I thought the essay was a worthy candidate for publication in the Times because 1) It had an unusual angle as the Black Lives Matter movement was gaining momentum and the playoffs were marching in tandem with the final month of the election. 2) I used to work in the NBA league office, so I was particularly qualified to author it. 3) The piece included compelling and provocative quotes from coaches and players. That checked all the key boxes; distinctiveness, relevance, high-profile personalities and direct expertise in the field. Game on, right?
But even if you check off the aforementioned criteria, the absolute key to getting your work considered, is to have a direct contact with an op-ed editor. According to a former editor of the Times’ Op-Ed page, there are only two full-time assistants sifting through this deluge. So, having a well-connected friend, associate or networked PR person can at least get you to an editor’s pearly gates. While cold-pitch miracles do happen for a few lucky writers, most pieces end up in op-ed purgatory.
Knowing this was simply reality, I ran a full court press to get connected to someone on the op-ed team. Utilizing the Two Degrees of Separation model, a friend referred someone who worked at the Times years ago, who gave me the address for the Acting Op-Ed Editor. However, it wasn’t a personal referral. In a strange twist of what I hoped was fate, I learned that a former colleague of my wife’s had a daughter who works on the Times’ editorial board; she graciously agreed to forward it to someone on the op-ed staff. But again, there was no path for direct contact with an editor.
All this meant the piece remained a long shot. The Times’ submission page states that if you don’t hear back within three business days, they’ve declined. For the next 72 hours, I kept my fingers crossed and waited for a reply. When I didn’t hear back, I knew no news wasn’t good news.
This was one of the most insightful pieces I’d ever written, on a subject I’d spent my whole professional career studying — the intersection of sports and politics. And what had me pour my heart and soul into it was the idea that it might actually make a difference in the most important election of our lifetime. So, I took my best shot and unfortunately, it rimmed out. Will I ever submit again? Maybe. Good shooters always figure the next one is going in. For now, I’m checking myself out of the game.
Fortunately, this saga has a happy ending. Rather than let certain stories gather dust on my hard drive, five months ago, I started self-publishing pieces on medium.com. My third essay got picked up by The Bold Italic and generated two thousand views. After no word from the Times and with the NBA and WNBA Finals almost over, I put that piece up on my page, as well. In some ways, it felt like admitting defeat, but there was also a sense of gratitude for suddenly having complete control over the publishing process.
That same night, I got a message notifying me that my essay had been selected to appear in the Featured Stories section. It was a small, but poignant victory. While the commentary had felt so ready for prime Times, the odds were never really in my favor. I’ve been writing and producing all kinds of large and small media projects for forty years; I craft these personal essays because their subjects speak deeply to me. Under the old pitch and pray process, they might never have a chance to also touch other people’s hearts and minds, and make them think, laugh or smile.

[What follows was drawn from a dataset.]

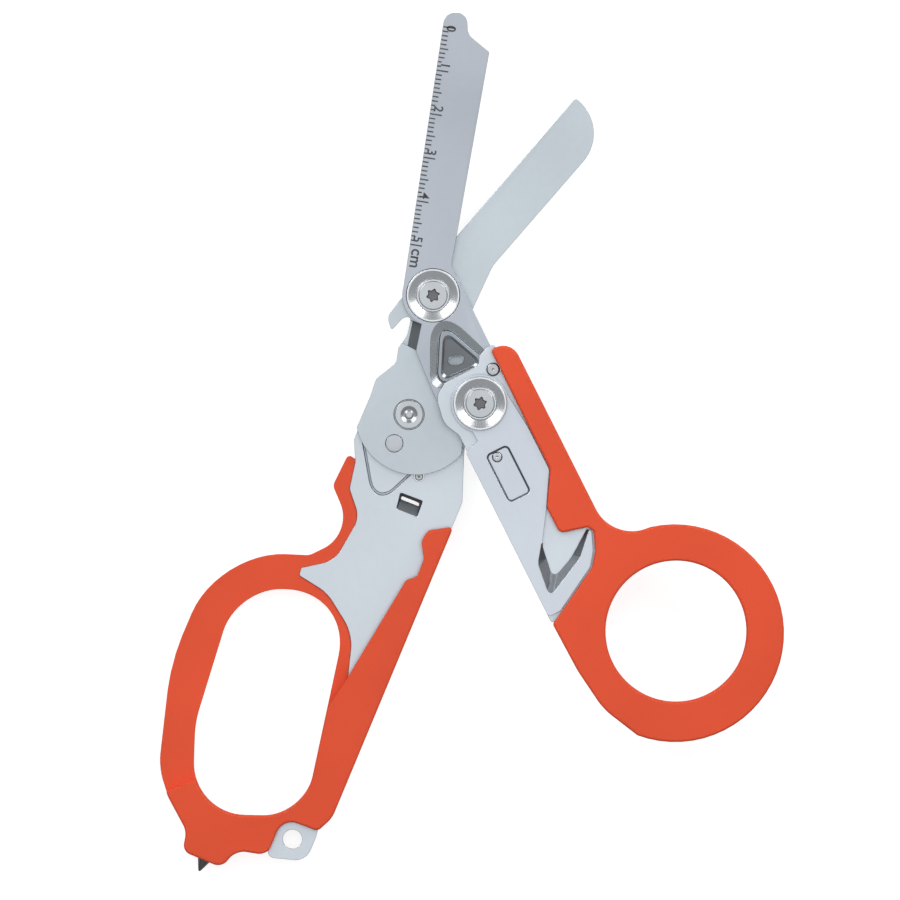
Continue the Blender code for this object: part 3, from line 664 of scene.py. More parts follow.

In comparison to the traditional submission method, I see my new platform like a start-up venture. It may take a while to build out, but turning the old publishing model upside down has been a blessing in disguise. While I don’t need to make money on my opinion pieces, depending on how much I invest, who knows what the psychic return could be?
The funny thing is I now have a partner and get paid for the number of views and new member sign-ups each piece generates. Of course, after the news that my latest story was being featured, I quickly checked the stats and my immediate compensation came to a grand total of $.02.
I had to smile. Unlike most start-ups, we’re actually making a profit right away. And after all the time and energy I’d put into my impassioned commentary, I’ve finally gotten my two cents in.